In the two years of novitiate I changed Master and also Socius. The first was very gentle and also very learned without showing it. The second was good at accompanying and guiding Spiritual Exercises, I saw in him a model of a Jesuit. Both were very helpful and I too would like to be helpful in what was asked of me. Above all, God willing, I would like to witness with my life more than with words the joy of following the Lord in the Society. But this is also true in other environments, not only in the Novitiate.
What will your commitments be this year?
I am understanding little by little, because some things have changed since I did the Novitiate. I interpret my role in concentric circles. The first circle (and the most important) is the life of the Novitiate: the formative modules with the novices, the instruction for the Month of Spiritual Exercises, the re-reading of the Month and everything related to the life of the Novitiate in the strict sense. Then, a subsequent “circle” concerns the life of the house and our works in the city: guiding guests who make the Spiritual Exercises, spiritual accompaniment, helping the pastoral care of the Jesuits in the city (SEEL for young people, CLC…). Finally, the more ‘external’ circle includes all the requests that arrive from the diocese or from our Province: formation courses, Spiritual Exercises courses and so on…

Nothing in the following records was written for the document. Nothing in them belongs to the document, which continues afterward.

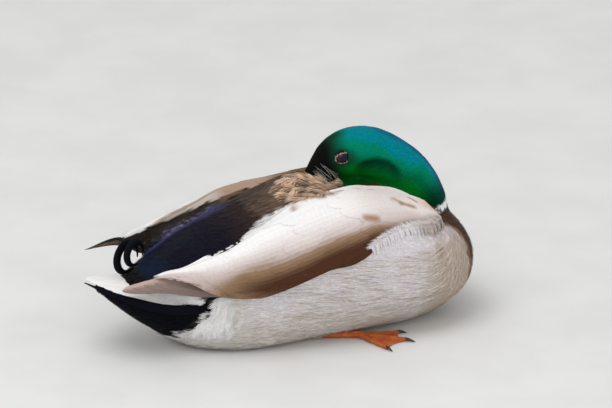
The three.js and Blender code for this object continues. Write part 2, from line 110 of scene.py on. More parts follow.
def paint(*rgb):
    "A colour as seen on screen, 0 to 255, as the light-linear numbers that shaders use."
    c = np.asarray(rgb, float) / 255
    return np.where(c <= 0.04045, c / 12.92, ((c + 0.055) / 1.055) ** 2.4)


def add_object(name, data):
    "A new object in the scene."
    thing = bpy.data.objects.new(name, data)
    bpy.context.scene.collection.objects.link(thing)
    return thing


print("our zero lies at X =", round(-ahead, 2), "mm in the model's frame")

# %% [markdown]
# ## Camera, floor and light
# The camera stands in front of the bird's right side, 20 degrees towards its tail, and looks down by 22
# degrees. A very long lens from far away keeps the shape plain. The floor is a wide pale sheet, and the
# light is a soft white sky with a large lamp above and a softer one before the bird's right side, as on
# an overcast day. Colours then render about as they are written.

# %% Camera
AZIMUTH, ELEVATION, DISTANCE = math.radians(-20), math.radians(22), 14.0
aim = Vector(place((33.3, 36.1, 112.2)))
level = math.cos(ELEVATION)
back = Vector((math.sin(AZIMUTH) * level, -math.cos(AZIMUTH) * level, math.sin(ELEVATION)))


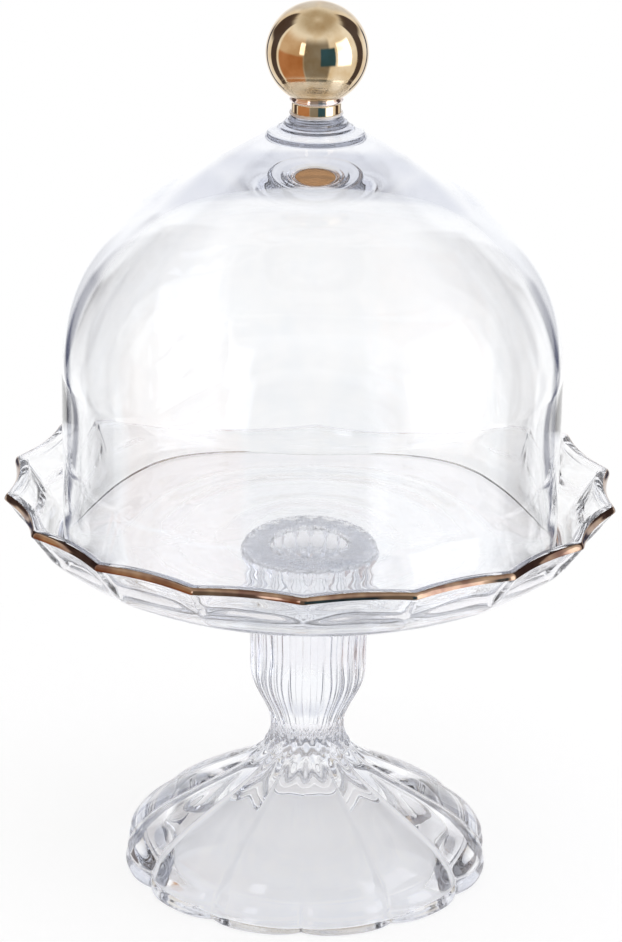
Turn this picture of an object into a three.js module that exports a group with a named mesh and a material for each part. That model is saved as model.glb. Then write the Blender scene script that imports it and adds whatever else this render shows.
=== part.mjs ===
// Glass cake stand with a lift-off dome. Millimetres, +Z up.
// The origin is the centre of the foot's resting ring, on the table, and the front faces -Y.
import * as THREE from 'three';

// Overall sizes
const rimHeight = 128;          // table to the top of the plate's rim
const tipRadius = 95;           // axis to a rim tip, over the gilding
const domeHeight = 127.2;       // dome's mouth to the seat of the knob collar
const footRadius = 57.7;        // axis to the end of a petal
const ballRadius = 15.3;        // knob ball, over the gilding

// Clearances and films
const seatGap = 0.3;            // between any two pieces that rest on, or coat, each other
const domeClearance = 1.2;      // dome's mouth to the edge of the plate's flat floor
const bondThickness = 0.8;      // clear adhesive under the plate
const knobBondThickness = 0.6;  // clear adhesive under the knob
const gildThickness = 0.5;      // gold lustre on the rim and the knob

// Plate
const scallopCount = 18;
const scallopDepth = 3.6;       // how far the rim swings in between two tips
const wellDepth = 17.5;         // rim to floor
const floorThickness = 6.5;
const rimRound = 2.1;           // radius of the rounded rim, half its thickness
const wallReach = 16.8;         // rim tip to the flat floor, outwards
const undersideReach = 36.2;    // rim tip to the flat underside, outwards
const shoulderReach = 6.7;      // rim tip to the foot of the straight outer wall
const shoulderRise = 6.5;       // floor to the foot of the straight outer wall
const gildFrom = -10;           // lustre band on the rounded rim, degrees above level
const gildTo = 58;

// Foot: a hollow bell pressed with petals
const petalCount = 12;
const creaseDepth = 2.6;        // valley between two petals, at the edge of the foot
const footHeight = 40;
const footNeckRadius = 13.2;
const ceilingThickness = 2;     // between the top of the cavity and the stem
const cavityTopRadius = 5;
const landWidth = 6.4;          // flat ring that the foot rests on
const landInset = 1.9;          // petal's end to the flat ring

// Stem
const fluteCount = 20;
const fluteDepth = 0.9;
const stemTopRadius = 20.8;
const stemBodyRadius = 18.3;
const stemWaistRadius = 11.6;
const waistRise = 6.2;          // stem's foot to its waist
const bodyRise = 27.5;          // stem's foot to its full body
const recessRadius = 12.5;      // dished recess in the top of the stem
const recessDepth = 4;

// Dome
const mouthWall = 2.9;
const mouthSwell = 2.6;         // how much thicker the wall grows just above the mouth
const wallThickness = 4.1;      // at the thin ring below the shoulder
const thinRise = 52.8;          // mouth to the thin ring
const crownThickness = 12.1;    // under the collar seat
const shoulderWall = 14.1;      // inwards, from the straight wall to the inner shoulder
const shoulderDrop = 44.4;      // collar seat to the inner shoulder
const shoulderHeight = 46;      // straight wall to the cone
const shoulderRun = 25.4;       // straight wall to the cone, inwards
const coneRise = 22;            // cone, up to the collar seat
const lipRound = 0.8;

// Knob
const collarSeatRadius = 14.6;
const collarHeight = 6;
const collarTopRadius = 7.8;
const knobNeckRadius = 7.4;     // over the gilding
const ballRise = 17.3;          // foot of the knob's neck to the middle of its ball

// Levels, from the table up
const floorLevel = rimHeight - wellDepth;
const undersideLevel = floorLevel - floorThickness;
const plateBondTop = undersideLevel - seatGap;
const stemTop = plateBondTop - bondThickness - seatGap;
const cavityHeight = footHeight - ceilingThickness;
const stemFoot = footHeight + seatGap;
const mouthLevel = floorLevel + seatGap;
const seatLevel = mouthLevel + domeHeight;
const collarFoot = seatLevel + seatGap;
const collarTop = collarFoot + collarHeight;
const knobBondFoot = collarTop + seatGap;
const knobFoot = knobBondFoot + knobBondThickness + seatGap;
const ballLevel = knobFoot + ballRise;

// Radii that follow from the ones above
const glassTipRadius = tipRadius - gildThickness - seatGap;
const floorRadius = glassTipRadius - wallReach;
const domeRadius = floorRadius - domeClearance;

const degrees = Math.PI / 180;

// Distance from the middle of a repeat, 0 in the middle and 1 where two repeats meet.
function offCentre(step, stepsPerRepeat) {
  return Math.abs(2 * (step / stepsPerRepeat % 1) - 1);
}

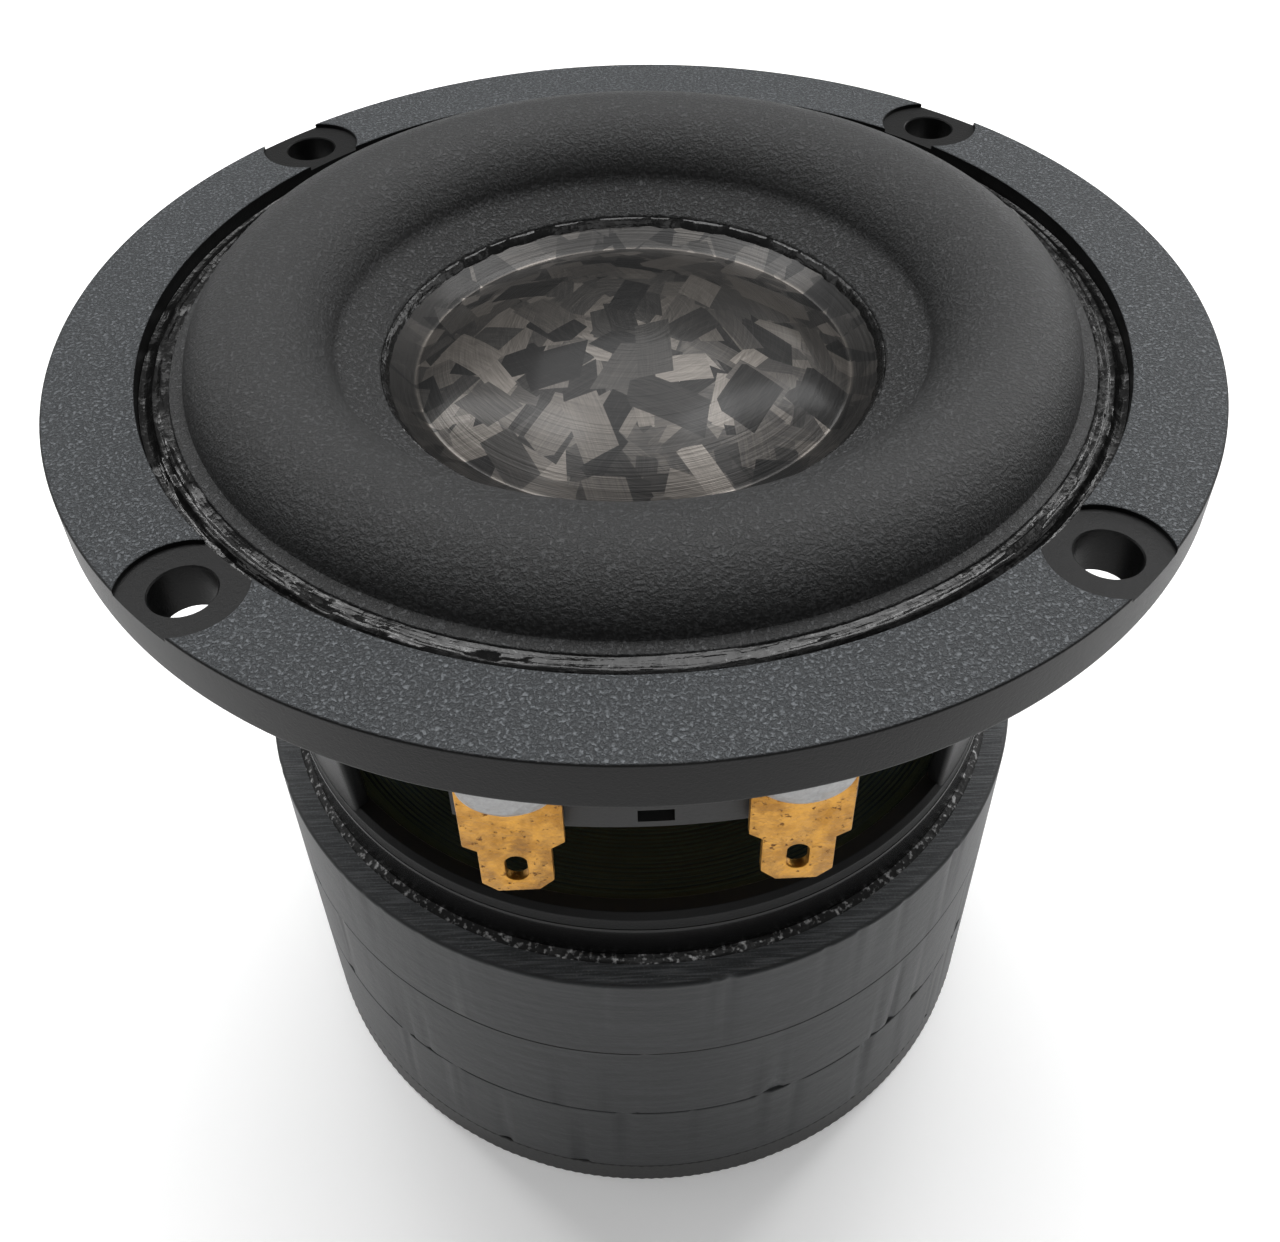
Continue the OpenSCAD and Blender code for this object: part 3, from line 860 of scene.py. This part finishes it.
# %% Surround glue
bead_outline = [(37.22, RECESS_Z), (39.56, RECESS_Z), (39.56, 2.75), (39.3, 2.62), (38.85, 2.62),
                (38.62, 2.9), (38.45, 3.02), (38.25, 2.9), (38.05, 2.98), (37.85, 3.1), (37.65, 3.0),
                (37.4, 3.12), (37.22, 3.05)]
bead = lathe_turn(bead_outline, 480)
for v in bead.verts:
    if v.co.z > 2.6 * MM and v.co.xy.length < 39.5 * MM:
        run = Vector((v.co.x * 260, v.co.y * 260, v.co.xy.length * 1800))
        blob = max(noise.noise(v.co * 330 + Vector((4, 0, 0))) - 0.35, 0)
        v.co.z += 0.09 * MM * noise.noise(run) + 0.04 * MM * noise.noise(v.co * 1500) + blob * 0.5 * MM
make_piece(bead, "surround_glue", glue_black, STILL, ["surround_glue_bead"], sharp=60)

# %% [markdown]
# The diaphragm is a low dome with a conical rim and a crease between them. Its outline follows
# the CAD's parabola with many short steps, because a glossy surface shows every facet.

# %% Turn the diaphragm
DOME_STEPS = 60
front_radii = [CREASE_R * k / DOME_STEPS for k in range(DOME_STEPS)]
front = [(r, dome_z(r)) for r in front_radii]
CREASE_EASE = 0.1
rim = [(CREASE_R - CREASE_EASE, dome_z(CREASE_R - CREASE_EASE)), (CREASE_R, CREASE_Z + 0.02),
       (CREASE_R + 0.12, rim_z(CREASE_R + 0.12))]
rim += [(19 + k, rim_z(19 + k)) for k in range(5)] + [(RIM_R, rim_z(RIM_R))]
back = [(RIM_R, rim_z(RIM_R) - CONE_T)]
back_radii = [CREASE_R * (1 - 2 * k / DOME_STEPS) for k in range(DOME_STEPS // 2 + 1)]
back += [(r, dome_z(r) - CONE_T) for r in back_radii]
diaphragm = lathe_turn(front + rim + back, 256)
make_piece(diaphragm, "carbon_diaphragm", chopped_carbon, MOVING, ["cone"], sharp=20)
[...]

What memory would you like to leave in the memory of the novices? What message would you like to communicate through your example of life?
As mentioned earlier, I would like to communicate the joy of following the Lord in the Society. When I think of the Jesuits I admired in my youth, what impressed me about them was not only and above all their great pastoral skills (although they are important) but that they taught me ‘who a Jesuit is’: a person sent because he feels part of a universal body, a person in love with the Lord who can only spend his life for others, a person capable of self-denial and obedience, capable of living in community with a constructive style (today we would say ‘synodal’) but always in obedience to the superior because the two are not mutually exclusive. I too would like to testify, at least in part, to all this.